◆ Aim of the task: The data below needs to be returned exactly, line for line.
## Begin
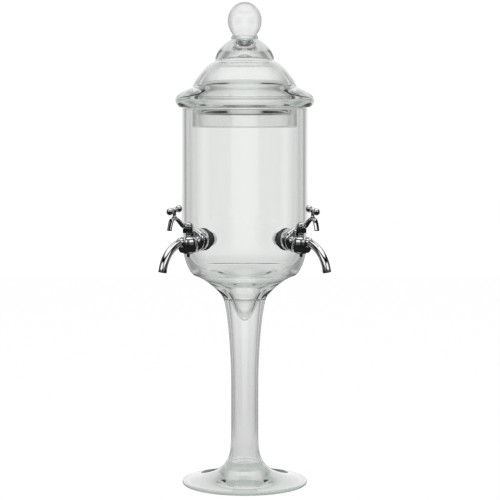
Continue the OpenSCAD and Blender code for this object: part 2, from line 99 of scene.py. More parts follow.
class Graph:
    """A node tree, with short ways to add nodes and to link them."""

    def __init__(self, tree: bpy.types.NodeTree) -> None:
        """Empties the tree.

        Args:
            tree: The node tree of a material or a world.
        """
        self.tree = tree
        tree.nodes.clear()

    def add(self, kind: str, **settings: Any) -> bpy.types.Node:
        """Adds a node.

        Args:
            kind: The node's type, without its ShaderNode prefix.
            settings: Properties of the node. Its sockets are set with put().

        Returns:
            The new node.
        """
        node = self.tree.nodes.new("ShaderNode" + kind)
        for name, value in settings.items():
            setattr(node, name, value)
        return node

    def put(self, node: bpy.types.Node, values: dict[Any, Any]) -> bpy.types.Node:
        """Sets a node's input sockets.

        Args:
            node: The node.
            values: A number, a colour or a socket to link, by the input's name or number.

        Returns:
            The same node.
        """
        for name, value in values.items():
            socket = node.inputs[name]
            if isinstance(value, Socket):
                self.tree.links.new(value, socket)
            else:
                socket.default_value = value
        return node

    def maths(self, operation: str, first: Any, second: Any = 0.0) -> Socket:
        """A number worked out from one or two others.

        Args:
            operation: The Math node's operation.
            first: A number or a socket.
            second: A number or a socket.

        Returns:
            The result's socket.
        """
        return self.put(self.add("Math", operation=operation), {0: first, 1: second}).outputs[0]

    def blend(self, share: Socket, first: Any, second: Any) -> Socket:
        """A number between two others.

        Args:
            share: How much of the second it takes, from 0 to 1.
            first: A number or a socket.
            second: A number or a socket.

        Returns:
            The result's socket.
        """
        kept = self.maths("MULTIPLY", first, self.maths("SUBTRACT", 1.0, share))
        return self.maths("ADD", kept, self.maths("MULTIPLY", second, share))

    def spread(self, value: Socket, taken: Point, given: Point = (0.0, 1.0)) -> Socket:
        """Carries a number from one span to another.

        Args:
            value: The number.
            taken: The span that it is read on.
            given: The span that it is carried to.

        Returns:
            The result's socket.
        """
        node = self.add("MapRange")
        return self.put(node, {"Value": value, "From Min": taken[0], "From Max": taken[1],
                               "To Min": given[0], "To Max": given[1]}).outputs[0]

    def ramp(self, place: Socket, span: Point, stops: Sequence[Point]) -> Socket:
        """A grey level read from a ramp.

        Args:
            place: Where to read the ramp.
            span: The ramp's first and last place.
            stops: Each stop's place and grey level.

        Returns:
            The ramp's colour socket.
        """
        node = self.add("ValToRGB")
        elements = node.color_ramp.elements
        while len(elements) < len(stops):
            elements.new(0.5)
        for element, (position, level) in zip(elements, stops):
            element.position = (position - span[0]) / (span[1] - span[0])
            element.color = (level, level, level, 1.0)
        return self.put(node, {"Fac": self.spread(place, span)}).outputs["Color"]

    def place(self, stretch: Vector = Vector((1, 1, 1))) -> Socket:
        """The place on the piece, in metres, stretched along its axes."""
        spot = self.add("TexCoord").outputs["Object"]
        return self.put(self.add("Mapping"), {"Vector": spot, "Scale": stretch}).outputs[0]

    def noise(self, place: Socket, scale: float, detail: float, rough: float) -> Socket:
        """A cloudy pattern.

        Args:
            place: Where to read it.
            scale: How many clouds there are to a metre.
            detail: How many finer layers it has.
            rough: How strong each finer layer is.

        Returns:
            The pattern's number, from 0 to 1.
        """
        return self.put(self.add("TexNoise"), {
            "Vector": place, "Scale": scale, "Detail": detail, "Roughness": rough}).outputs[0]

    def bump(self, height: Socket, strength: float, distance: float) -> Socket:
        """A raised pattern.

        Args:
            height: The pattern.
            strength: How much of it shows.
            distance: How high it is, in metres.

        Returns:
            The normal's socket.
        """
        return self.put(self.add("Bump"), {
            "Strength": strength, "Distance": distance, "Height": height}).outputs[0]

    def show(self, surface: bpy.types.Node, **inside: Socket) -> None:
        """Ends the tree with a surface, and with what is inside it."""
        kind = "OutputWorld" if surface.type == "BACKGROUND" else "OutputMaterial"
        self.put(self.add(kind), {"Surface": surface.outputs[0], **inside})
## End
◆ Final result:
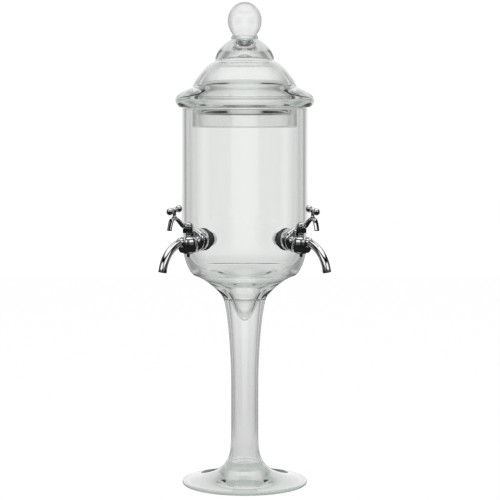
Continue the OpenSCAD and Blender code for this object: part 2, from line 99 of scene.py. More parts follow.
class Graph:
    """A node tree, with short ways to add nodes and to link them."""

    def __init__(self, tree: bpy.types.NodeTree) -> None:
        """Empties the tree.

        Args:
            tree: The node tree of a material or a world.
        """
        self.tree = tree
        tree.nodes.clear()

    def add(self, kind: str, **settings: Any) -> bpy.types.Node:
        """Adds a node.

        Args:
            kind: The node's type, without its ShaderNode prefix.
            settings: Properties of the node. Its sockets are set with put().

        Returns:
            The new node.
        """
        node = self.tree.nodes.new("ShaderNode" + kind)
        for name, value in settings.items():
            setattr(node, name, value)
        return node

    def put(self, node: bpy.types.Node, values: dict[Any, Any]) -> bpy.types.Node:
        """Sets a node's input sockets.

        Args:
            node: The node.
            values: A number, a colour or a socket to link, by the input's name or number.

        Returns:
            The same node.
        """
        for name, value in values.items():
            socket = node.inputs[name]
            if isinstance(value, Socket):
                self.tree.links.new(value, socket)
            else:
                socket.default_value = value
        return node

    def maths(self, operation: str, first: Any, second: Any = 0.0) -> Socket:
        """A number worked out from one or two others.

        Args:
            operation: The Math node's operation.
            first: A number or a socket.
            second: A number or a socket.

        Returns:
            The result's socket.
        """
        return self.put(self.add("Math", operation=operation), {0: first, 1: second}).outputs[0]

    def blend(self, share: Socket, first: Any, second: Any) -> Socket:
        """A number between two others.

        Args:
            share: How much of the second it takes, from 0 to 1.
            first: A number or a socket.
            second: A number or a socket.

        Returns:
            The result's socket.
        """
        kept = self.maths("MULTIPLY", first, self.maths("SUBTRACT", 1.0, share))
        return self.maths("ADD", kept, self.maths("MULTIPLY", second, share))

    def spread(self, value: Socket, taken: Point, given: Point = (0.0, 1.0)) -> Socket:
        """Carries a number from one span to another.

        Args:
            value: The number.
            taken: The span that it is read on.
            given: The span that it is carried to.

        Returns:
            The result's socket.
        """
        node = self.add("MapRange")
        return self.put(node, {"Value": value, "From Min": taken[0], "From Max": taken[1],
                               "To Min": given[0], "To Max": given[1]}).outputs[0]

    def ramp(self, place: Socket, span: Point, stops: Sequence[Point]) -> Socket:
        """A grey level read from a ramp.

        Args:
            place: Where to read the ramp.
            span: The ramp's first and last place.
            stops: Each stop's place and grey level.

        Returns:
            The ramp's colour socket.
        """
        node = self.add("ValToRGB")
        elements = node.color_ramp.elements
        while len(elements) < len(stops):
            elements.new(0.5)
        for element, (position, level) in zip(elements, stops):
            element.position = (position - span[0]) / (span[1] - span[0])
            element.color = (level, level, level, 1.0)
        return self.put(node, {"Fac": self.spread(place, span)}).outputs["Color"]

    def place(self, stretch: Vector = Vector((1, 1, 1))) -> Socket:
        """The place on the piece, in metres, stretched along its axes."""
        spot = self.add("TexCoord").outputs["Object"]
        return self.put(self.add("Mapping"), {"Vector": spot, "Scale": stretch}).outputs[0]

    def noise(self, place: Socket, scale: float, detail: float, rough: float) -> Socket:
        """A cloudy pattern.

        Args:
            place: Where to read it.
            scale: How many clouds there are to a metre.
            detail: How many finer layers it has.
            rough: How strong each finer layer is.

        Returns:
            The pattern's number, from 0 to 1.
        """
        return self.put(self.add("TexNoise"), {
            "Vector": place, "Scale": scale, "Detail": detail, "Roughness": rough}).outputs[0]

    def bump(self, height: Socket, strength: float, distance: float) -> Socket:
        """A raised pattern.

        Args:
            height: The pattern.
            strength: How much of it shows.
            distance: How high it is, in metres.

        Returns:
            The normal's socket.
        """
        return self.put(self.add("Bump"), {
            "Strength": strength, "Distance": distance, "Height": height}).outputs[0]

    def show(self, surface: bpy.types.Node, **inside: Socket) -> None:
        """Ends the tree with a surface, and with what is inside it."""
        kind = "OutputWorld" if surface.type == "BACKGROUND" else "OutputMaterial"
        self.put(self.add(kind), {"Surface": surface.outputs[0], **inside})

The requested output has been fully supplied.